As your heart comes to believe this, comes to trust this truth, life changes. So, consider your sin. What's the common thought here? What do so many Christians tell themselves?

When I sin, when I've blown it, God becomes less a father to me and more a judge. He may not become an angry judge, but at the least he becomes a judge who is annoyed with me. Instead of a smile there's a scowl. He's fed up with me. And who can blame him. Look at what I've done.

Is that you? Am I a little bit close? But let's ask the important question. Is it true? Does God switch hats from loving Father to annoyed Judge because of your sin? Is the relationship that he has with you based on how well you do? Is that how it works? Absolutely not! Even when we have done something really stupid, our Father's attitude to us is the same. 'I love you. Whenever I think about you a smile comes to my face. I'm so glad you're mine.' This is the Father's attitude to all of his children all of the time.  It doesn't matter what you do. The Father's love for you never changes. Never. Even when you've done something really bad, the Father's attitude to you is the same. He loves you in the same way that he loves Jesus.

Sad to say, there are some Christians who get very nervous when they hear things like this, when preachers tell their congregations that God loves them regardless of what they do. These folk say that this will just encourage laziness and disobedience. People won't care about pleasing God and doing the right thing. It will lead to chaos and sin. Or, to translate that, they are saying that if a preacher is going to get his people to obey, what he needs to do is threaten them with dire consequences. 'If you aren't careful how you live you're going to mess up. And then, God won't love you.' 

Well, the Gospel disagrees. And a good thing too, because there is no way that we can obey well enough to meet God's standards of holiness. We sin. We do that all the time. And so, we're good at it, really good at it. But Jesus has come for sinners like us. And because of him, we get a Father who loves us all the time with a love that is, quite frankly, beyond what we understand. We get a Father who is so glad that we belong to him. And his love for us does not change even though we still do some pretty stupid things.

I know that believing this in the details of life, down in the deep recesses of your heart, is hard. So, here are some things to do to help you see more clearly this fact of the Father's love. 

The next time the Spirit points out some sin to you, right before you offer up your prayer of repentance, do this. At that moment, remind yourself that your Father in heaven has a smile on his face. He is not annoyed with you or anything like that. He's thinking, 'I love you, and I'm so glad that you're mine.' Remind yourself of that when you're at your worst and feel as if he should be really mad at you. Because of Jesus, all the anger is gone. There isn’t even any annoyance. All that is left is his love – all the time. 

Here's another thing that you might do. The next time you get ready to pray, before you start, remind yourself whom you are going to be talking to.

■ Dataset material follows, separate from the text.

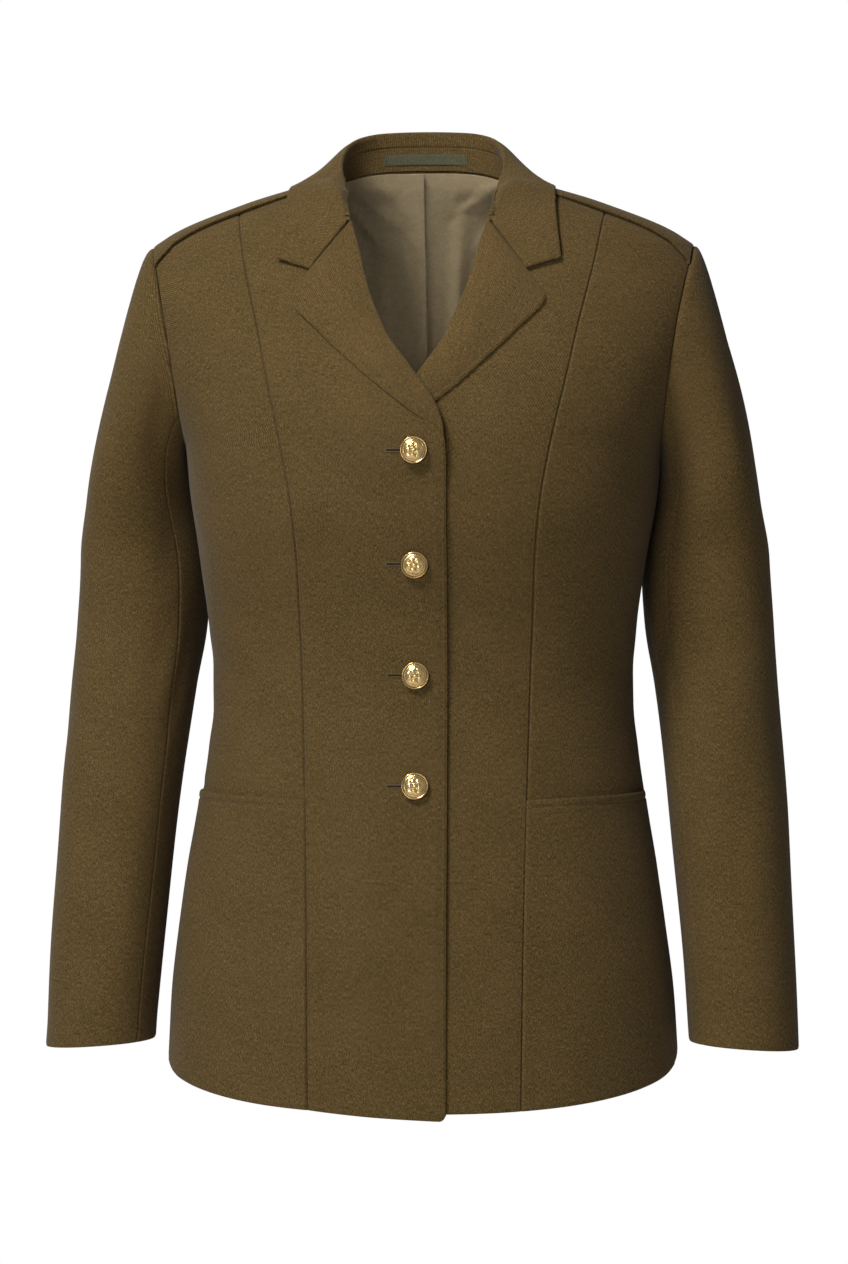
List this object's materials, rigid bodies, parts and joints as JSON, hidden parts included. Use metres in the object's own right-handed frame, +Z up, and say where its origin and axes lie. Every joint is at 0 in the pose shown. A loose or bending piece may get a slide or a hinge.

Remind yourself that the person on the other end of that conversation is your smiling Father.

Ultimately, it will take the Spirit's work of changing your heart to get you to believe these things as fully as you might. But I think that he can use little exercises like these to do that.

Christmas is about celebrating. It's about celebrating Jesus. He has come to give us a great Christmas gift: a Father whose love for us is amazing. It is a love that we will be enjoying for all of eternity. So, on behalf of Jesus, let me wish you a Merry Christmas.